Che rapporto ha con il web?

«È la nuova frontiera del talent scout. Radio e tv sono sature e hanno tempi sempre più stretti. Internet è il pianeta dove trovare gli artisti del futuro. Con Stefano Longoni cerchiamo ragazzi da lanciare attraverso un format che abbiamo chiamato Starcube e che è il contrario di The Voice. Dentro un cubo vedo l’artista muoversi e ballare con l’audio abbassato: dev’essere la sua presenza a farmi venir voglia di alzare il volume. È il mio metodo di lavoro: non ho mai fatto provini sulla voce, è il contatto con la persona a svelarne il talento. Se mi fossi basato sull’estensione vocale forse non avrei lanciato Jovanotti».

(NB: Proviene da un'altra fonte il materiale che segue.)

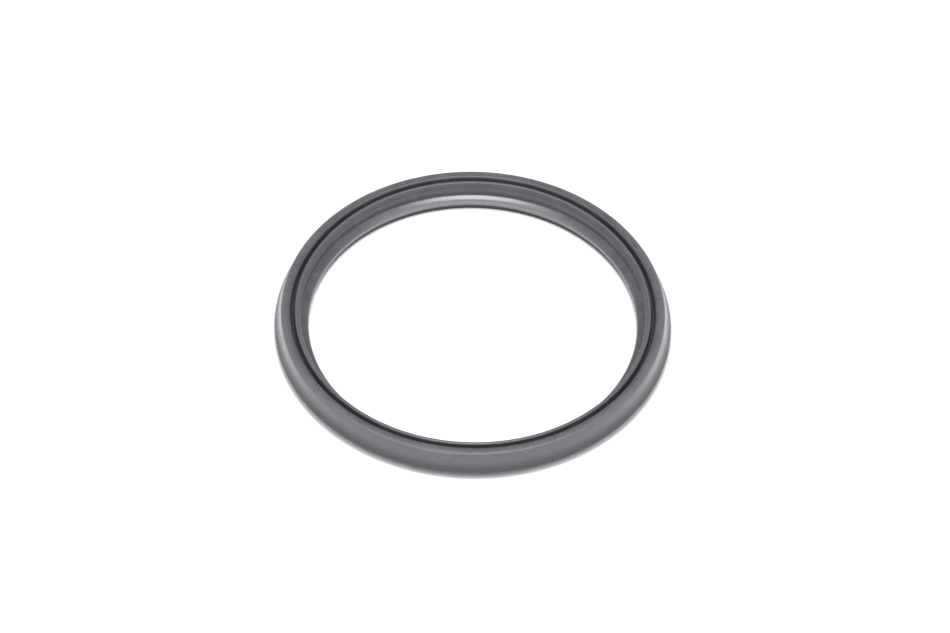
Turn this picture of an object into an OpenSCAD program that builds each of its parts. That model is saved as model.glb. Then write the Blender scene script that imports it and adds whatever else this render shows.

Claudio Cecchetto con Fiorello e Max Pezzali, due degli artisti da lui lanciati

Claudio Cecchetto con Fiorello e Max Pezzali, due dei tanti artisti da lui lanciati

Accoglienza finora?

«Tiepida, ma non demordo. Oggi i dirigenti tv producono solo format garantiti. Io non voglio sostituire prodotti già in voga, ma aggiungere un’alternativa. Prima o poi produrrò una puntata pilota».

Cosa pensa dei talent show?

«Sono il matrimonio giusto tra tv e discografia. La tv ha suggerito alla discografia di fare spettacolo e non solo musica. Il primo talent show fu Castrocaro. Gli artisti di successo possono emergere anche altrove, non è colpa dei talent se non esce l’artista».

Qualcuno che le piace di più di questi anni?

«Marco Mengoni ha buone possibilità di diventare un artista storico. Del livello di Tiziano Ferro, Cesare Cremonini, Negramaro, Max Pezzali, Biagio Antonacci. L’X Factor che produce più artisti è quello inglese perché c’è Simon Cowell, un talent scout. Per un cantante è difficile giudicare un altro cantante».

Mara Maionchi?

«È una discografica, un’animale televisivo. Un piacere sentirla su qualsiasi argomento».

Il momento che ricorda con più piacere della sua carriera?

«Il Festival del 1981. Uscendo alla fine della finale, il mondo mi era cambiato davanti. La gente mi voleva abbracciare, le ragazze m’infilavano il numero di telefono in tasca, scene di fanatismo. Quella volta ho pensato ai Beatles».

E quello che le provoca dispiacere?

«Ognuno ha qualche rimpianto. Ma con la fortuna che ho avuto non è proprio il caso di lamentarsi».

Un progetto ancora da realizzare?

«Ho avuto due nascite, quella naturale a Ceggia, e quella artistica, a Sanremo. Per questo, mi piacerebbe tornare a Sanremo da direttore artistico».

In un libro sul lavoro Primo Levi scrive che si avvicina alla felicità l’uomo che riesce a far coincidere la sua passione con il mestiere.

«Le prime volte che andavo in radio non c’era lo stipendio, si mangiava gratis al ristorante in cambio della pubblicità. Non mi mancava nulla, non pensavo a guadagnare. La felicità di svegliarsi ogni giorno sapendo di fare la cosa che mi piaceva di più era appagante. Se poi ti pagano anche, è il massimo».

Non c’è il rischio che la vita coincida con il lavoro?

«Solo così si hanno grandi risultati. Una passione non prevede il part time. Per esempio, in discoteca mi annoiavo. O mettevo i dischi o niente».

Va in vacanza?

«All’Elba. Sono amico del padrone dell’hotel. Organizzo la serata di Ferragosto. Metto i dischi, li scelgo, preparo la scaletta. Una settimana di preparativi. Spotify, I-tunes, un’ora in spiaggia al giorno. Dal 16 mi annoio. Quando mi chiedono che musica metto in sottofondo, rispondo: in sottofondo non esiste, quello che faccio è in sottofondo. Per questo non posso fare l’amore con la musica».

Il genere musicale del futuro?

«La musica trap. Quella di Ghali e Sfera Ebbasta».

Come talent scout su chi scommetterebbe?

«Su Oel, quello delle Focaccine dell’Esselunga».

Diciamo che non deve fare molta strada.

«Diciamo che lo conosco bene».

Che cos’è la gratitudine?

«È un sentimento ambivalente, che serve al gratificato e al gratificante. Si deve anche stare attenti a non pretendere una gratitudine maggiore di quella che ci si merita. Quando lanci un artista è come un figlio: dev’essere libero di andare e sbagliare, senza pensare di doverti ringraziare tutta la vita. L’artista ha la sua strada, lo sa che sei suo padre. Bisogna avere le palle per essere grati. I miei artisti le hanno».